_What needs to be done_
Quote every line of the material beneath this one.
========================
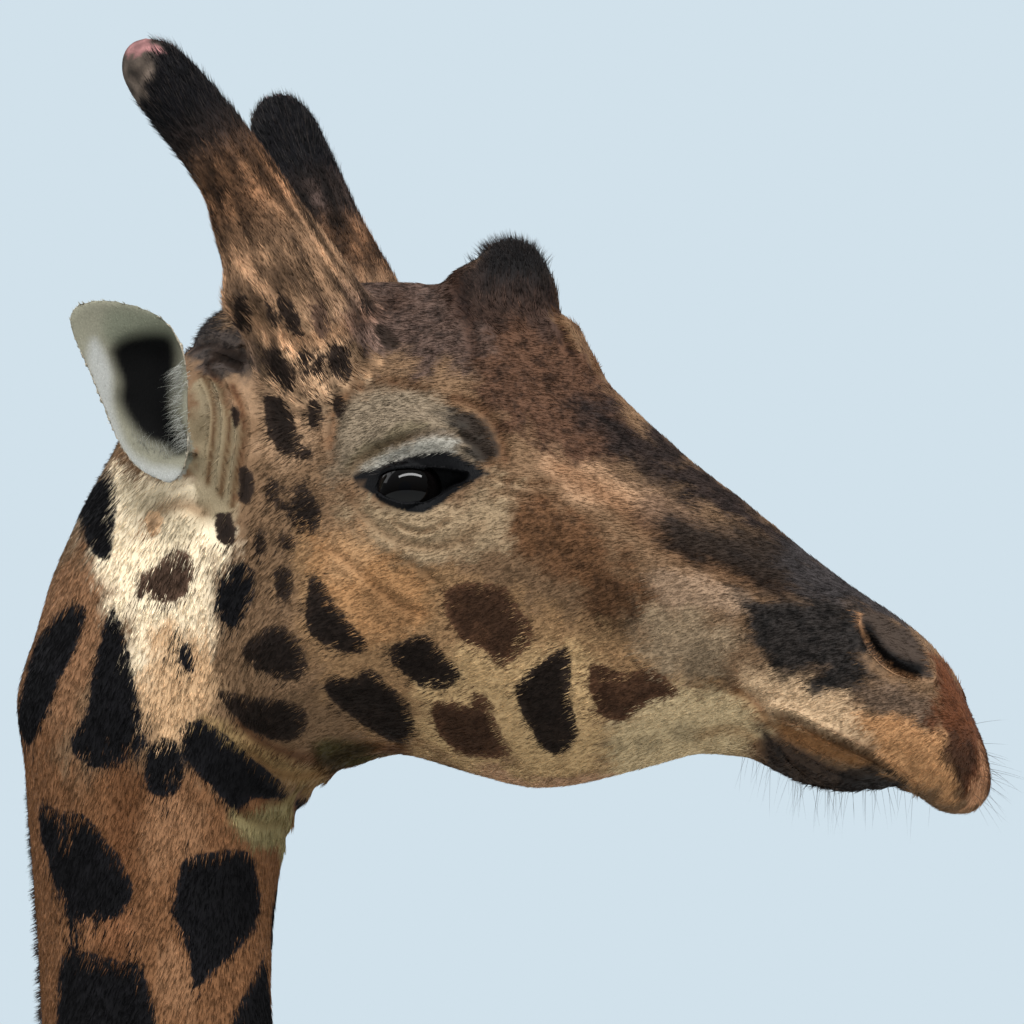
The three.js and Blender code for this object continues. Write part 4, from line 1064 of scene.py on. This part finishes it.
def give_numbers(mesh, name, values):
    values = np.asarray(values, np.float32)
    if values.ndim == 2:
        attribute = mesh.attributes.new(name, "FLOAT_COLOR", "POINT")
        attribute.data.foreach_set("color", np.concatenate([values, np.ones((len(values), 1), np.float32)], 1).ravel())
    else:
        mesh.attributes.new(name, "FLOAT", "POINT").data.foreach_set("value", values)


for name, values in marks.items():
    give_numbers(skin_mesh, name, values)

bpy.context.view_layer.objects.active = skin
skin.select_set(True)
bpy.ops.object.mode_set(mode="EDIT")
bpy.ops.mesh.select_all(action="SELECT")
bpy.ops.uv.smart_project(angle_limit=math.radians(66), island_margin=0.002)
bpy.ops.object.mode_set(mode="OBJECT")
skin.select_set(False)
skin_mesh.uv_layers[0].name = "OFBake"


def pelt(name, bare):
    """The finish of hide and hair alike: the ground with its patches, broken up at the scale of hair."""
    finish = Finish(name)
    place = finish.node("ShaderNodeTexCoord", {}, out=3)
    drift = finish.node("ShaderNodeTexNoise", {}, Vector=place, Scale=14.0, Detail=3.0, out=1)
    swayed = finish.node("ShaderNodeVectorMath", {"operation": "MULTIPLY_ADD"}, drift, (0.05, 0.05, 0.05), place)
    cells = finish.node("ShaderNodeTexVoronoi", {"feature": "DISTANCE_TO_EDGE"}, Vector=swayed, Scale=5.6,
                        Randomness=0.85)
    net = (cells / 5.6 * 1000) - 13.0
    hand = finish.number("hand")
    body_patch = net * finish.number("shank") + (finish.number("shank") - 1) * 60
    edge = finish.noise(place, 160.0, 4.0, 0.7) * 9 - 4.5
    fine = finish.noise(place, 900.0, 2.0, 0.7)
    patch = finish.number("patch") * hand + body_patch * (1 - hand) + edge
    share = finish.step(patch, -1.2, 1.6)
    faint = finish.step(finish.number("faint") + edge, -4.0, 4.0) * 0.55
    ground = finish.colour("ground")
    blotch = finish.step(finish.noise(place, 95.0, 6.0, 0.8), 0.42, 0.64) * finish.number("brindle")
    brindled = finish.mixed(blotch, ground, finish.scaled(ground, 0.28))
    grained = finish.scaled(brindled, fine * 0.7 + 0.68)
    faded = finish.mixed(faint, grained, finish.scaled(grained, 0.46))
    tone = finish.colour("patch_tone")
    rusty = finish.mixed(finish.step(finish.noise(place, 36.0, 4.0, 0.7), 0.48, 0.72) * 0.6, tone,
                         finish.scaled(tone, 2.4))
    fringed = finish.mixed(finish.step(patch, 7.0, 0.0) * 0.7, rusty, finish.scaled(tone, 2.6))
    dark = finish.scaled(fringed, fine * 0.8 + 0.6)
    colour = finish.mixed(share, faded, dark)
    # Each hair is painted darker at its root than at its tip, painted shade between the hairs, and takes a random tone
    # of its own.
    if not bare:
        colour = finish.scaled(colour, finish.number("shade") * 0.95 + finish.number("tip") * 0.4 + 0.5)
    height = finish.noise(finish.node("ShaderNodeMapping", {}, Vector=place, Scale=(1, 1, 0.3)), 700.0, 3.0, 0.65)
    bump = finish.node("ShaderNodeBump", {}, Strength=0.5, Distance=0.0015, Height=height)
    finish.set(Base_Color=colour, Roughness=0.78 - finish.number("wet") * 0.42, Specular_IOR_Level=0.12)
    finish.feed(finish.shader.inputs["Normal"], bump)
    return finish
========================
_The answer_
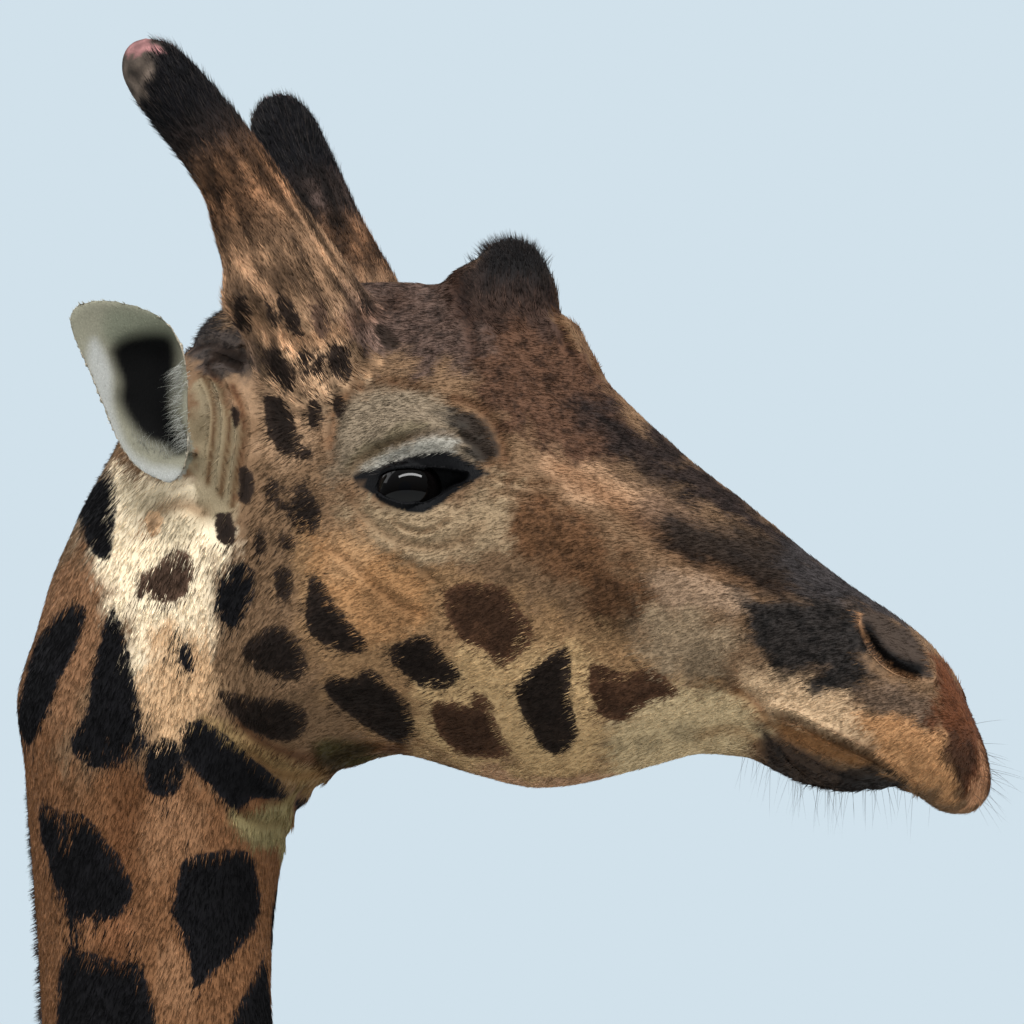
The three.js and Blender code for this object continues. Write part 4, from line 1064 of scene.py on. This part finishes it.
def give_numbers(mesh, name, values):
    values = np.asarray(values, np.float32)
    if values.ndim == 2:
        attribute = mesh.attributes.new(name, "FLOAT_COLOR", "POINT")
        attribute.data.foreach_set("color", np.concatenate([values, np.ones((len(values), 1), np.float32)], 1).ravel())
    else:
        mesh.attributes.new(name, "FLOAT", "POINT").data.foreach_set("value", values)


for name, values in marks.items():
    give_numbers(skin_mesh, name, values)

bpy.context.view_layer.objects.active = skin
skin.select_set(True)
bpy.ops.object.mode_set(mode="EDIT")
bpy.ops.mesh.select_all(action="SELECT")
bpy.ops.uv.smart_project(angle_limit=math.radians(66), island_margin=0.002)
bpy.ops.object.mode_set(mode="OBJECT")
skin.select_set(False)
skin_mesh.uv_layers[0].name = "OFBake"


def pelt(name, bare):
    """The finish of hide and hair alike: the ground with its patches, broken up at the scale of hair."""
    finish = Finish(name)
    place = finish.node("ShaderNodeTexCoord", {}, out=3)
    drift = finish.node("ShaderNodeTexNoise", {}, Vector=place, Scale=14.0, Detail=3.0, out=1)
    swayed = finish.node("ShaderNodeVectorMath", {"operation": "MULTIPLY_ADD"}, drift, (0.05, 0.05, 0.05), place)
    cells = finish.node("ShaderNodeTexVoronoi", {"feature": "DISTANCE_TO_EDGE"}, Vector=swayed, Scale=5.6,
                        Randomness=0.85)
    net = (cells / 5.6 * 1000) - 13.0
    hand = finish.number("hand")
    body_patch = net * finish.number("shank") + (finish.number("shank") - 1) * 60
    edge = finish.noise(place, 160.0, 4.0, 0.7) * 9 - 4.5
    fine = finish.noise(place, 900.0, 2.0, 0.7)
    patch = finish.number("patch") * hand + body_patch * (1 - hand) + edge
    share = finish.step(patch, -1.2, 1.6)
    faint = finish.step(finish.number("faint") + edge, -4.0, 4.0) * 0.55
    ground = finish.colour("ground")
    blotch = finish.step(finish.noise(place, 95.0, 6.0, 0.8), 0.42, 0.64) * finish.number("brindle")
    brindled = finish.mixed(blotch, ground, finish.scaled(ground, 0.28))
    grained = finish.scaled(brindled, fine * 0.7 + 0.68)
    faded = finish.mixed(faint, grained, finish.scaled(grained, 0.46))
    tone = finish.colour("patch_tone")
    rusty = finish.mixed(finish.step(finish.noise(place, 36.0, 4.0, 0.7), 0.48, 0.72) * 0.6, tone,
                         finish.scaled(tone, 2.4))
    fringed = finish.mixed(finish.step(patch, 7.0, 0.0) * 0.7, rusty, finish.scaled(tone, 2.6))
    dark = finish.scaled(fringed, fine * 0.8 + 0.6)
    colour = finish.mixed(share, faded, dark)
    # Each hair is painted darker at its root than at its tip, painted shade between the hairs, and takes a random tone
    # of its own.
    if not bare:
        colour = finish.scaled(colour, finish.number("shade") * 0.95 + finish.number("tip") * 0.4 + 0.5)
    height = finish.noise(finish.node("ShaderNodeMapping", {}, Vector=place, Scale=(1, 1, 0.3)), 700.0, 3.0, 0.65)
    bump = finish.node("ShaderNodeBump", {}, Strength=0.5, Distance=0.0015, Height=height)
    finish.set(Base_Color=colour, Roughness=0.78 - finish.number("wet") * 0.42, Specular_IOR_Level=0.12)
    finish.feed(finish.shader.inputs["Normal"], bump)
    return finish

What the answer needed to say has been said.